Passados mais dois dias ele convocou o ministro da guerra e ordenou-lhe que examinasse o tecido. Aconteceu a mesma coisa. Ele não viu coisa alguma. ‘Meu Deus’, ele disse, ‘não sou inteligente. O ministro da educação viu e eu não estou vendo…’ Resolveu adotar a mesma tática do ministro da educação e fez de contas que estava vendo. O rei ficou muito feliz com a seu relatório. E assim aconteceu com todos os outros ministros. Até que o rei resolveu pessoalmente ver o tecido maravilhoso. Mas, como os ministros, ele não viu coisa alguma porque nada havia para ser visto. Aí ele pensou: ‘Os ministros da educação, da guerra, das finanças, da cultura, das comunicações viram. São inteligentes. Mas eu não vejo nada! Sou burro. Não posso deixar que eles saibam da minha burrice porque pode ser que tal conhecimento venha a desestabilizar o meu governo…’ O rei, então, entregou-se a elogios entusiasmados ao tecido que não havia.

“O rei está pelado!”

O cerimonial do palácio determinou então que deveria haver uma grande festa para que todos vissem o rei em suas novas roupas. E todos ficaram sabendo que somente os inteligentes as veriam. A mídia, televisão e jornais, convidaram todos os cidadãos inteligentes a que comparecessem à solenidade.

No Dia da Pátria, a cidade engalanada, bandeiras por todos os lados, bandas de música, as ruas cheias, tocaram os clarins e ouviu-se uma voz pelos alto-falantes:

‘Cidadãos do nosso país! Dentro de poucos instantes a sua inteligência será colocada à prova. O rei vai desfilar usando a roupa que só os inteligentes podem ver.’

Canhões dispararam uma salva de seis tiros. Ruflaram os tambores. Abriram-se os portões do palácio e o rei marchou vestido com a sua roupa nova.

Foi aquele oh! de espanto. Todos ficaram maravilhados. Como era linda a roupa do rei! Todos eram inteligentes.

No alto de uma árvore estava encarapitado um menino a quem não haviam explicado as propriedades mágicas da roupa do rei. Ele olhou, não viu roupa nenhuma, viu o rei pelado exibindo sua enorme barriga, suas nádegas murchas e vergonhas dependuradas. Ficou horrorizado e não se conteve. Deu um grito que a multidão inteira ouviu:

‘O rei está pelado!’

Não existe tecido mágico

Foi aquele espanto. Um silêncio profundo. E uma gargalhada mais ruidosa que a salva de artilharia. Todos gritavam enquanto riam: ‘O rei está nu, o rei está nu…’

O rei tratou de tapar as vergonhas com as mãos e voltou correndo para dentro do palácio.

Quanto aos espertalhões, já estavam longe e deviam ter transferido os milhões que haviam ganho para um paraíso fiscal…”

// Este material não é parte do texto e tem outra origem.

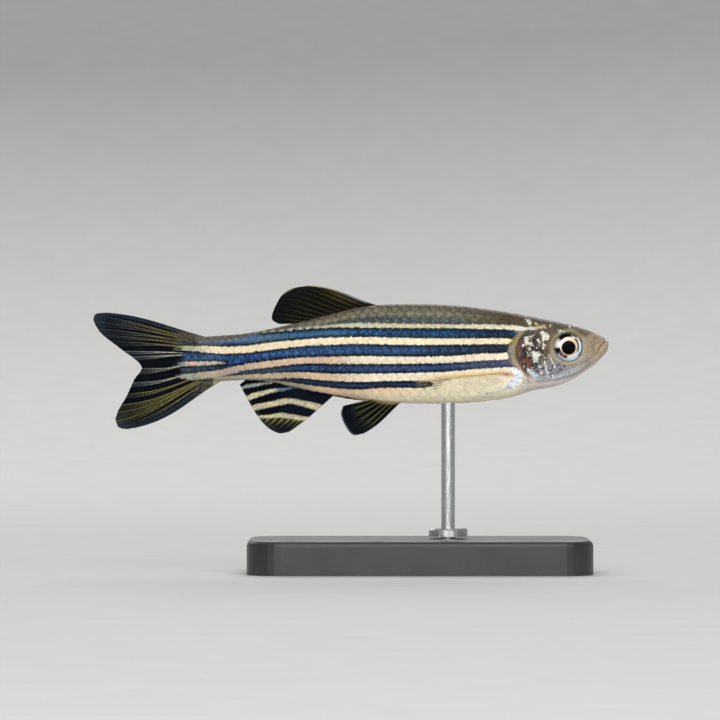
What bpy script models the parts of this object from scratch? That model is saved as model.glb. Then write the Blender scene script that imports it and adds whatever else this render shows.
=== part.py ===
"""Zebra danio, a still life-size model of the fish on a plain display stand.

The fish faces +X and its right side faces -Y. Sizes are in millimetres until a mesh is made, and
metres from there on. A place on the fish is given as s, the distance behind the tip of the snout,
and z, the height over the axis of the body. The origin is under the middle of the whole model, on
the surface that the stand rests on.
"""

import bisect
import math

import bmesh
import bpy
from mathutils import Vector

MM = 0.001

# Driving sizes, in millimetres
TOTAL_LENGTH = 45.0
BODY_END = 37.1
AXIS_HEIGHT = 19.3
GAP = 0.2

# Outline of the body: (distance behind the snout, height over the axis)
BACK = (
    (0.0, 0.61), (0.55, 1.3), (1.6, 1.81), (3.2, 2.33), (5.3, 2.78), (9.5, 3.56), (13.7, 4.07),
    (17.8, 4.17), (20.3, 4.08), (22.6, 3.71), (25.9, 2.87), (29.3, 2.06), (32.0, 1.58), (34.6, 1.38),
    (BODY_END, 1.1),
)
BELLY = (
    (0.0, 0.61), (0.55, -0.46), (1.6, -1.41), (3.2, -2.44), (4.5, -2.96), (5.6, -3.2), (6.6, -3.38),
    (8.4, -3.94), (10.5, -4.31), (13.7, -4.51), (17.8, -4.5), (20.6, -4.35), (23.9, -3.92),
    (27.5, -3.12), (29.6, -2.6), (31.7, -2.49), (34.4, -2.6), (BODY_END, -2.3),
)
HALF_WIDTH = (
    (0.0, 0.0), (0.4, 0.84), (1.2, 1.27), (2.2, 1.6), (3.6, 1.9), (5.4, 2.2), (7.5, 2.4), (10.5, 2.47),
    (14.0, 2.42), (18.0, 2.22), (22.0, 1.86), (26.0, 1.42), (30.0, 1.02), (33.5, 0.76), (35.6, 0.56),
    (BODY_END, 0.3),
)
WIDEST = (
    (0.0, 0.61), (1.0, 0.42), (3.5, 0.2), (7.0, -0.1), (12.0, -0.5), (18.0, -0.15), (24.0, 0.0),
    (30.0, -0.45), (BODY_END, -0.6),
)
ROUNDNESS = 2.25

# Where the body is parted
MOUTH = ((0.2, 1.05), (0.62, 0.6), (1.02, 0.0), (2.0, -0.85), (2.95, -1.65), (3.1, -3.6))
GILL_MIDDLE = (5.6, -0.1)
GILL_REACH = (2.6, 2.55)
GILL_FRONT = 5.55
GILL_THICKNESS = 0.6
NAPE_REAR = 8.75
NAPE_HEIGHT = -0.2
NAPE_BEND = 0.16
VENT = 24.0

# Eye
EYE_PLACE = (3.54, 0.44)
EYE_RADIUS = 1.42
EYE_DEPTH = 1.1
EYE_OFFSET = 1.15
EYE_BACK = 0.55

# Fins: roots run from the first ray to the last, tips are (share of the fin, s, z)
DORSAL_ROOTS = ((20.1, 4.0), (26.9, 2.5))
DORSAL_TIPS = (
    (0.0, 26.3, 5.77), (0.2, 27.6, 5.55), (0.42, 28.5, 4.95), (0.65, 29.1, 3.95), (0.85, 29.4, 3.1),
    (1.0, 28.9, 2.42),
)
DORSAL_BOW = 0.55
ANAL_ROOTS = ((23.8, -3.75), (31.4, -2.4))
ANAL_TIPS = (
    (0.0, 27.9, -7.02), (0.14, 28.8, -7.12), (0.35, 29.9, -6.5), (0.6, 30.85, -5.3),
    (0.82, 31.6, -4.0), (1.0, 32.2, -2.85),
)
ANAL_BOW = -0.18
TAIL_ROOTS = ((34.9, 1.2), (33.6, -2.4))
TAIL_ROOT_BULGE = 1.9
TAIL_BOW_TOP = 0.5
TAIL_BOW_BOTTOM = -0.78
TAIL_TIPS = (
    (0.0, 44.5, 3.42), (0.07, 45.0, 2.95), (0.2, 44.25, 1.55), (0.35, 42.7, 0.33), (0.49, 40.8, -1.25),
    (0.6, 41.4, -2.4), (0.78, 42.15, -4.0), (0.92, 43.05, -5.85), (0.97, 42.8, -6.5), (1.0, 42.0, -6.79),
)
PELVIC_ROOTS = ((17.9, -4.15), (20.7, -4.0))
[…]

E que relação há entre este escândalo e a empresa em que você trabalha?

Digamos que o rei seja a sua empresa e o menino em cima da árvore, o seu cliente.

No passado, o grande vilão da reputação de uma empresa, especialmente de uma empresa de serviços, chamava-se boca a boca. Temia-se que a má impressão de um cliente ou de um fornecedor influenciasse outro cliente ou fornecedor. Ou inúmeros deles. A amplitude de uma opinião negativa sobre um feito de sua organização era difícil de ser definida.

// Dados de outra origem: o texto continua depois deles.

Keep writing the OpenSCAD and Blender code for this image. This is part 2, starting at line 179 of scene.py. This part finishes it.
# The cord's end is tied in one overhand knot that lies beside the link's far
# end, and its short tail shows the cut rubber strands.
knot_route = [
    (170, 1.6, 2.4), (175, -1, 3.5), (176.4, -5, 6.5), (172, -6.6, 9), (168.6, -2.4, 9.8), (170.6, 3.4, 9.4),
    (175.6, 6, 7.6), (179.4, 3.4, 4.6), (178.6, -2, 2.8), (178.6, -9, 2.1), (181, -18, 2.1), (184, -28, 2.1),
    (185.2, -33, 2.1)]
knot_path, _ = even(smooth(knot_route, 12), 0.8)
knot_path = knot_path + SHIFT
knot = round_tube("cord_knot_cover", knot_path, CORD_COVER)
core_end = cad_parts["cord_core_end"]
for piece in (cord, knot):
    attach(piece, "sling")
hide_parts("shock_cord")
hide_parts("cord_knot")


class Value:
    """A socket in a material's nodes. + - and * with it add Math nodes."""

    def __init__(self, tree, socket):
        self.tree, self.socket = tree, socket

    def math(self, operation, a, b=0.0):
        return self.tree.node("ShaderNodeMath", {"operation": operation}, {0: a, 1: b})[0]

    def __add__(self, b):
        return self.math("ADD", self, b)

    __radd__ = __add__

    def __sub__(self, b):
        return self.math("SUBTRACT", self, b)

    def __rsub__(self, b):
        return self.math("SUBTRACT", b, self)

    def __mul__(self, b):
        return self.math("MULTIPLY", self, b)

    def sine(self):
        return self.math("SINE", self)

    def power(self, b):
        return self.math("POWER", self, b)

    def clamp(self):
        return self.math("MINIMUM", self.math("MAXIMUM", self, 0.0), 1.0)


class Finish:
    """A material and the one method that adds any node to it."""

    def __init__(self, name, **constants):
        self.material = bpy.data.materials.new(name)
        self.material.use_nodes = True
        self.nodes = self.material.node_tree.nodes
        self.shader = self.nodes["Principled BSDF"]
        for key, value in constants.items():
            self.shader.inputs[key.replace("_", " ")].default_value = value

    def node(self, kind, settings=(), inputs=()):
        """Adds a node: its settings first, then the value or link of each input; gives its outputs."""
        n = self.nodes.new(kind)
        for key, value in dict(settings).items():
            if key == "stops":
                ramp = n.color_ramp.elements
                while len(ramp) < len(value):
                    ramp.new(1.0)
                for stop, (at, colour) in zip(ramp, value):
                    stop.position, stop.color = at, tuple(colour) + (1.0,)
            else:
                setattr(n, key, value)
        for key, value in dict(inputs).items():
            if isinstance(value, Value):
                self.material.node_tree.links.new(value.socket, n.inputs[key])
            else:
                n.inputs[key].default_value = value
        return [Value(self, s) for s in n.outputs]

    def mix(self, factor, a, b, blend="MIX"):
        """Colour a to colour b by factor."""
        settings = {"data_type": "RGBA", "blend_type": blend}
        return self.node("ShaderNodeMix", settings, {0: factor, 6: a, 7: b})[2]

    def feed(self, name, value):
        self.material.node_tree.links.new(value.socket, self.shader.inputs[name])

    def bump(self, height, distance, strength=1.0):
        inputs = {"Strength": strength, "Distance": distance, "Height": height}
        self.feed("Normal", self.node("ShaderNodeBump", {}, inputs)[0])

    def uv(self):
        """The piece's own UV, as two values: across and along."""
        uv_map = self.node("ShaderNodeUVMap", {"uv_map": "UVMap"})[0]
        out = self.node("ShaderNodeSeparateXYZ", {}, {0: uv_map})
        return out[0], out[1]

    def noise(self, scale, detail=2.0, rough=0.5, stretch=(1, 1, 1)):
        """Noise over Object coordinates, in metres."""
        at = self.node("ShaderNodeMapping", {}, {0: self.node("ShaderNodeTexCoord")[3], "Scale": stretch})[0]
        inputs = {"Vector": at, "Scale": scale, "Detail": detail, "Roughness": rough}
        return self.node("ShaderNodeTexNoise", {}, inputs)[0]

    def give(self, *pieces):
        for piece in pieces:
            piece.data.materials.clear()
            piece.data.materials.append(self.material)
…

Obviamente que a mídia de massa nunca foi desprezada. Televisão, rádio, jornais e revistas sempre foram os grandes responsáveis pela robustez de muitas marcas no imaginário coletivo. Não há dúvida. A diferença é que há alguns anos, o já temido boca a boca transformou-se em uma revolução digital – passando a concorrer, inclusive, com os veículos tradicionais. Há um protagonismo generalizado. E não basta dizer que muitas vezes somos até mais influenciados pela percepção de um amigo do que pelas peças publicitárias ou pela mídia. Um estudo realizado em abril deste ano pela TNS, uma das maiores empresas de pesquisa de mercado do mundo, revelou que os brasileiros são os que mais têm contatos em redes sociais na América Latina, com média de 231 amigos virtuais. O seu cliente, quando fala, fala para centenas.

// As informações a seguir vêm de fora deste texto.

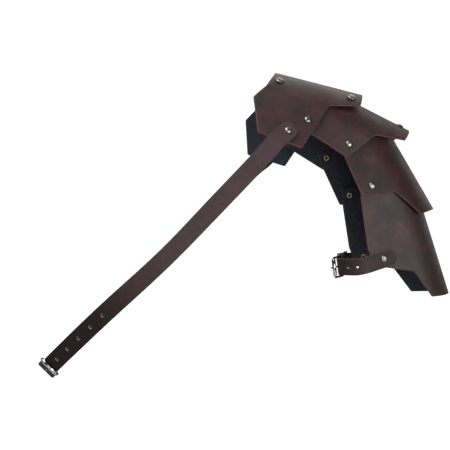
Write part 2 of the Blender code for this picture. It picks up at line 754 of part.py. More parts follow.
def build_fold_rivet(buckle, route, parts):
    """Rivet that closes the fold behind the buckle, past the holed strap's tail."""
    frame = route.frame((buckle.heel + buckle.rivet) * MM)
    sunk = frame @ Matrix.Translation((0.0, 0.0, -STRAP_LEATHER / 2.0))
    grip = 2.0 * (STRAP_LEATHER + GAP) + RING_CLEARANCE
    name = f"{buckle.prefix}_fold_rivet"
    body = add_object(name, turned_mesh(name, rivet_profile(FOLD_CAP * MM, grip)), parts, "rivet_metal", sunk)
    turn(body, RIVET_SIDES)
    return frame.translation, frame.col[2].to_3d()


def build_fastening(buckle, route, holes, hole_radius, parts, cutters):
    """A holed strap from the front, the buckle's strap from the back, and the buckle between them."""
    prefix = buckle.prefix
    heel = buckle.heel * MM
    matrix, length = buckle_matrix(route, buckle)
    rivet = RIVETS[f"{prefix}_strap_rivet"]
    front_seat = lame_seat(rivet.lame, rivet.along, rivet.across)
    back_seat = lame_seat(rivet.lame, rivet.along, -rivet.across)
    end = heel + buckle.tail * MM
    cuts = [buckle.step * MM * count for count in range(int(end / (buckle.step * MM)) + 1)]
    holed = build_strap(f"{prefix}_strap_front", route, (-buckle.head * MM, end), buckle.width, parts,
                        cuts, pointed=True)
    axes = [(route.point(spot, 0.0), route.frame(spot).col[2].to_3d()) for spot in holes]
    pierce(holed, hole_cutter(f"{prefix}_strap_holes", axes, cutters, hole_radius))
    pierce(holed, hole_cutter(f"{prefix}_front_rivet_hole", [front_seat], cutters, HOLE_RADIUS))
    slot = (PRONG_SLOT_LENGTH, 2.0 * (PRONG_RADIUS + PRONG_CLEARANCE), CUTTER_REACH / 2.0)
    pierce(holed, slot_cutter(f"{prefix}_prong_hole", route.frame(heel - PRONG_SLOT_BACK), slot, cutters))
    folded = folded_route(route, buckle)
    held = build_strap(f"{prefix}_strap_back", folded, (folded.length + buckle.head * MM, 0.0),
                       buckle.width, parts, folded.lengths[1:])
    fold_seat = build_fold_rivet(buckle, route, parts)
    pierce(held, hole_cutter(f"{prefix}_back_rivet_holes", [back_seat, fold_seat], cutters, HOLE_RADIUS))
    eye = (EYE_SLOT, 2.0 * (PRONG_RADIUS + PRONG_CLEARANCE), EYE_SLOT)
    pierce(held, slot_cutter(f"{prefix}_eye_slot", matrix, eye, cutters))
    build_frame(buckle, matrix, length, parts)
    build_roller(buckle, matrix, length, parts)
    build_prong(buckle, matrix, length, parts)
    build_keeper(buckle, route, parts)


def main():
    """Build the whole pauldron."""
    clear_scene()
    parts = new_collection("pauldron")
    cutters = new_collection("cutters")
    for name in ARCHES:
        build_lame(name, parts, cutters)
    for name, rivet, place, outward in rivet_seats():
        build_rivet(name, rivet, place, outward, parts)
    chest_holes = [FIRST_HOLE_CHEST + HOLE_SPACING_CHEST * count for count in range(HOLES_CHEST)]
    arm_holes = [FIRST_HOLE_ARM + HOLE_SPACING_ARM * count for count in range(HOLES_ARM)]
    build_fastening(CHEST_BUCKLE, chest_route(), chest_holes, CHEST_HOLE_RADIUS, parts, cutters)
    build_fastening(ARM_BUCKLE, arm_route(), arm_holes, ARM_HOLE_RADIUS, parts, cutters)


main()
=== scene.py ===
"""Looks of a layered leather pauldron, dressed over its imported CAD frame.

Shapes are worked out in millimetres and become metres when a mesh is finished. The arm is towards
+X, the chest towards -X, the wearer's front towards -Y and up is +Z, as in the frame.
"""
from __future__ import annotations

import logging
import math
from abc import ABC, abstractmethod
from bisect import bisect_right
from collections.abc import Callable, Sequence
from dataclasses import dataclass, field, replace
from enum import Enum

import bmesh
import bpy
from bpy.types import Material, Mesh, Node, NodeSocket, NodeTree, Object
from mathutils import Euler, Matrix, Vector, noise

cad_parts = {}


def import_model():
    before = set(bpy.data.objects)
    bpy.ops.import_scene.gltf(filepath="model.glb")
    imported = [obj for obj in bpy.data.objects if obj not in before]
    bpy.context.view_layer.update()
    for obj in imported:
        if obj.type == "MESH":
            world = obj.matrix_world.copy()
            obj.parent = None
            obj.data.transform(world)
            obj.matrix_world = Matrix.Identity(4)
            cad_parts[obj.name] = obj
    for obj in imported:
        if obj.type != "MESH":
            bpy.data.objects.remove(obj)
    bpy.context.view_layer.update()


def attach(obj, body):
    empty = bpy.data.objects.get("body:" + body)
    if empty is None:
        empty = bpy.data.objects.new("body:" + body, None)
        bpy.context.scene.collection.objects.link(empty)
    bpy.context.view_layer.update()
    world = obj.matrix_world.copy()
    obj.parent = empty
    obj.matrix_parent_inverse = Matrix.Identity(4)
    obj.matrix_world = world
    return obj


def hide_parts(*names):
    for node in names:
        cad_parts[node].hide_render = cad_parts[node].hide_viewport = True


Color = tuple[float, float, float]
Place = tuple[float, float, float]

LOG = logging.getLogger("pauldron")
MM = 0.001
WHITE = (1.0, 1.0, 1.0, 1.0)
GAP = 0.3
LAME_LEATHER = 2.4
STRAP_LEATHER = 2.2
STRAP_SEAT = 0.6
FRAME_STEP = 0.5
HIDE_STEP = 137.0
BODY = "root"


def put_in_scene(name: str, data: bpy.types.ID) -> Object:
    """Return a new object of a mesh, light or camera, linked to the scene."""
    made = bpy.data.objects.new(name, data)
    bpy.context.scene.collection.objects.link(made)
    return made


def eased(share: float) -> float:
    """Return a share from 0 to 1 with a soft start and end."""
    return share * share * (3.0 - 2.0 * share)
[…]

Há muitos casos reais de empresas e profissionais que subestimaram o poder de influência desta nova realidade e se deram mal. Não há mais mercado para companhias que não estabelecem com a sociedade uma relação de integridade.

O rei da história de Andersen foi traído por sua vaidade. Imaginou que conseguiria ser admirado por uma farsa. Investiu e reuniu em torno de si gente que também tentava sustentar uma mentira e ainda tirar vantagem dela. Bastou um cliente se manifestar para que o reino todo se voltasse contra Sua Majestade.

Não basta parecer honesto. Não existe tecido mágico. Estamos todos nus.